If that weren’t enough, we even get a third, quite lengthy, appreciation of Aldiss’s work, from Peter White, who muses;

“However much he may attack the priggish inhumanity of bureaucrats, moralists, and politicians, and suggest that we should take life as it comes, he always deals with sadness more vividly than joy, and his very choice of subjects is mournful. Many of his heroes […] are intelligent plebeians; too repressed to be earthy, and without the well-bred grace to be aristocratic. Filled with a vague sense of loss, they search for a better life. Nearly every one of his major novels takes the form of a quest without any real conclusion. Perhaps it is this that makes his writing seem so valid to the world now, where the bright lights, dark and crowded dance halls, high-speed along the bypass, casual sex and beat music, all seem like drugs to keep us going until we can get hold of something real.”

White also sees fit to note that Aldiss was born in Norfolk “within a stones throw of F.L. Fanthrope” (no prizes for guessing in which direction he might have preferred the stones to be thrown).

For all these fine words though, perhaps the most pertinent summation of Aldiss’s approach to life in this issue comes from the man himself, who is quoted by White as follows;

“I wish to continue to write as I want, and to be published, and to earn a reasonable income, and perhaps in this way to make a contribution to the rich and wonderful culture into which I was born and which, despite all its horrors, never ceases to delight me day by day.”

Gifted as we now are with the knowledge that that is indeed what he continued to do for over fifty further years, I feel this is as good an epitaph as any for what I am certain was a life well spent. R.I.P. Brian.

Elsewhere in this issue’s non-fiction pages, ‘James Colvin’ (previously unmasked in these posts as a beard for editor Moorcock himself [note the initials]) waxes lyrical on the qualities of J.G. Ballard’s recently published ‘The Drought’:

“It is an intellectual and visionary novel of marvelously sustained power and conviction, […] reminding one constantly of the burning landscapes of the best surrealist painters.
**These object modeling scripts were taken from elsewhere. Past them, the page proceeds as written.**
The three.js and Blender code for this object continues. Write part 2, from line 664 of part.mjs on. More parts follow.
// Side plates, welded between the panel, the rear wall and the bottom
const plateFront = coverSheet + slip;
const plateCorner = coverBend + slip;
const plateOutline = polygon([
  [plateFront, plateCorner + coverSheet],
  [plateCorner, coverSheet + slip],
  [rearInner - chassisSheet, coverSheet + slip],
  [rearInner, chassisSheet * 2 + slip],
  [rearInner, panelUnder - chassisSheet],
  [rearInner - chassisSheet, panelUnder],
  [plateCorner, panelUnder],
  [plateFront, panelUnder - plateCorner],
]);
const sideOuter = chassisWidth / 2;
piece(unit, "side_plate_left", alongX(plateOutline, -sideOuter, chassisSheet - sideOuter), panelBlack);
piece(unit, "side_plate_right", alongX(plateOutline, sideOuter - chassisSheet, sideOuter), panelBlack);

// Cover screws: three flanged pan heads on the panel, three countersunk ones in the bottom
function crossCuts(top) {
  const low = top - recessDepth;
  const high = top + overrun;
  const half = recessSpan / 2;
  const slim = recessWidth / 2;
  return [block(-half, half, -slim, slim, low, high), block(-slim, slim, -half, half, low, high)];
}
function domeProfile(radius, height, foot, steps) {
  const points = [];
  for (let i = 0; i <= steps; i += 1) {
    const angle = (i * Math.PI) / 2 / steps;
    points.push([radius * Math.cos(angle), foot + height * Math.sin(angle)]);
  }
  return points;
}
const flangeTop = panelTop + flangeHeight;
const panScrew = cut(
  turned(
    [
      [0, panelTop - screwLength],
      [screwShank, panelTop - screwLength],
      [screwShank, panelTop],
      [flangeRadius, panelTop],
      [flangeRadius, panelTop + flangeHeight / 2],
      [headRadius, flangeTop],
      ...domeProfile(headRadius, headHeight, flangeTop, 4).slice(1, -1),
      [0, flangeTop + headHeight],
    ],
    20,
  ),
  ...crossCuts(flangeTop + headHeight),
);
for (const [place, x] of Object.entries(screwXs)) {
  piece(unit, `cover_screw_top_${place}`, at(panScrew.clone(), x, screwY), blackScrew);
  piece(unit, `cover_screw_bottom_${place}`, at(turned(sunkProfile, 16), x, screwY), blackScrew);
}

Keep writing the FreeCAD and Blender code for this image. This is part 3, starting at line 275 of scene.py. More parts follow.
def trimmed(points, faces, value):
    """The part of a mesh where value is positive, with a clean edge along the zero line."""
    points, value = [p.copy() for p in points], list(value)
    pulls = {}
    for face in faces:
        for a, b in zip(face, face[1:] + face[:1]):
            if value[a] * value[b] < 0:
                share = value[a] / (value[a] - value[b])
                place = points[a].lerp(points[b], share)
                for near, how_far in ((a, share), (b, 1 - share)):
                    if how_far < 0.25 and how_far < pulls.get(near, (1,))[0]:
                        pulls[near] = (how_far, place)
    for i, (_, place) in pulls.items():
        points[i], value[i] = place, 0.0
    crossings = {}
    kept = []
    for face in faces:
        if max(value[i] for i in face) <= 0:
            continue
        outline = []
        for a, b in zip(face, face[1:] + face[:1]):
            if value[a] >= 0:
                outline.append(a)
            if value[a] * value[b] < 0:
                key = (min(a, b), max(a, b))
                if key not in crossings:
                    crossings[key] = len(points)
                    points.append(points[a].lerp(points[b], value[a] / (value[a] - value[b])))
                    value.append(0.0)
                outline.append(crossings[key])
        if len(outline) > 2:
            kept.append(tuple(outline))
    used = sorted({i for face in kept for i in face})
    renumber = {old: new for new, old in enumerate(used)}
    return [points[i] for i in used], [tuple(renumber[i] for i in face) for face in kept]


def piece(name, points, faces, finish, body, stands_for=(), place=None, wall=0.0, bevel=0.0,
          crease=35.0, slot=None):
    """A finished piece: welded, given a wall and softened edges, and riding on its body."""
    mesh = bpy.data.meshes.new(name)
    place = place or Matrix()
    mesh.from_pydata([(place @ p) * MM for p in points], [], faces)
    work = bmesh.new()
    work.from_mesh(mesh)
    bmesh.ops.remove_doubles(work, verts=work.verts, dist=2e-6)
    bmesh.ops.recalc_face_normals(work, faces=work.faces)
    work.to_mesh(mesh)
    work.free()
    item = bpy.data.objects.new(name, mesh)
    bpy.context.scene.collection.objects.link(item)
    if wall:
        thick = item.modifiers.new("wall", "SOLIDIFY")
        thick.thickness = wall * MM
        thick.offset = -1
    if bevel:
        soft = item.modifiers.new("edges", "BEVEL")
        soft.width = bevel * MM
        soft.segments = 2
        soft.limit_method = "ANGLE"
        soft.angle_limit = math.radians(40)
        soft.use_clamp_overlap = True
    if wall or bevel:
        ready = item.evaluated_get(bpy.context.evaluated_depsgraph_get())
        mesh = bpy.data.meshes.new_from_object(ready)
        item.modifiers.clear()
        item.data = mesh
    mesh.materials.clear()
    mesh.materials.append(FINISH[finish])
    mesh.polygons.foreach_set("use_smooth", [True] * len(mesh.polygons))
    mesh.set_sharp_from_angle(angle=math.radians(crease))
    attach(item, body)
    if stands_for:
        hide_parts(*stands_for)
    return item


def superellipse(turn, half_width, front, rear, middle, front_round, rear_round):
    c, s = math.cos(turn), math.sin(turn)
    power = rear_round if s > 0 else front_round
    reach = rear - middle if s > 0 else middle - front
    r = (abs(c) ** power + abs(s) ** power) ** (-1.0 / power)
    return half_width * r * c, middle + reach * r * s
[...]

Its approach to Time and Space produces a sense of the ultimate merging of physics and metaphysics in that intensely individual way of Ballard’s, where grotesque, tormented characters inhabit and reflect a bright nightmare world that is at once unreal and yet real in the sense that it totally convinces on the level of the unconscious, cutting past the defenses of the outer mind and reaching the core of the inner mind, evoking responses that the reader did not know he had and, perhaps, does not understand even as he experiences them.”

Significantly, the talented Mr. Colvin pops up again elsewhere in #154 with what perhaps could be interpreted as one of his own humble attempts to evoke similar responses in his readers - a sixteen page story named ‘The Pleasure Garden of Felipe Sagittarius’.

Described in Moorcock’s editorial as “an experimental story of a kind [Colvin] believes hasn’t been tried before and which, he says, is ‘meant to be enjoyed, not studied’”, this story actually turned out to be an extremely important turning point in Moorcock’s writing.

Beginning with the image of ‘Minos Aquilinas’, “the top Metatemporal Investigator in Europe” clambering through the war-torn ruins of an alternate-world Berlin, the story posits that murder has been committed in the unnaturally verdant garden of the city’s police chief, Otto Van Bismarck, and that Bismarck’s personal assistant, one Adolf Hitler, is up to his neck in suspicion.

Also factoring in appearances by Kurt Weill, Albert Einstein and Eva Braun, and presenting the titular Felipe Sagittarius as a cultivator of lethally hallucinogenic, erotically scented greenery, this extremely strange first person detective story may be sketchy in the extreme, but it nonetheless introduces us – possibly for the first time – to the kind of temporally/spacially unmoored dystopian vignettes that would go on to define the style of the Jerry Cornelius mythos that Moorcock unleashed a few years later, as well as prefiguring the pungent aesthetic decadence that would characterise his experimental fiction as a whole, and even hinting at the kind of perverse alternative history scenarios that would increasingly predominate in his work through the ‘80s and ‘90s.

Clearly recognising the story as a bit of a ‘skeleton key’ work in this respect, Moorcock later revised it (under his own name, natch) when he came to compile his series of “Eternal Champion” compendiums in the early 1990s, re-christening the protagonist as a member of his Von Bek dynasty and placing it in the very first volume of the series, alongside several much later novels.

Confusingly, there was also a third iteration of the story at some point, this time with the narrator identified as “Simon Begg”, but, leaving such delving into the labyrinths of Moorcock’s literary revisionism aside for now, it is certainly a thrill to see ‘The Pleasure Garden..’ appearing for the first time here, hot off the presses and straight from the young editor’s fevered brain.

*A gentleman of of widely varied talents, Edmund Crispin is probably best-known for his series of ribald comedy-mystery novels, including ‘The Moving Toyshop’ and ‘Unholy Orders’, which I can highly recommend. Wikipedia also informs me that he wrote the score for The Brides of Fu Manchu, of all things, as part of an extensive composing career under his birth name Bruce Montgomery.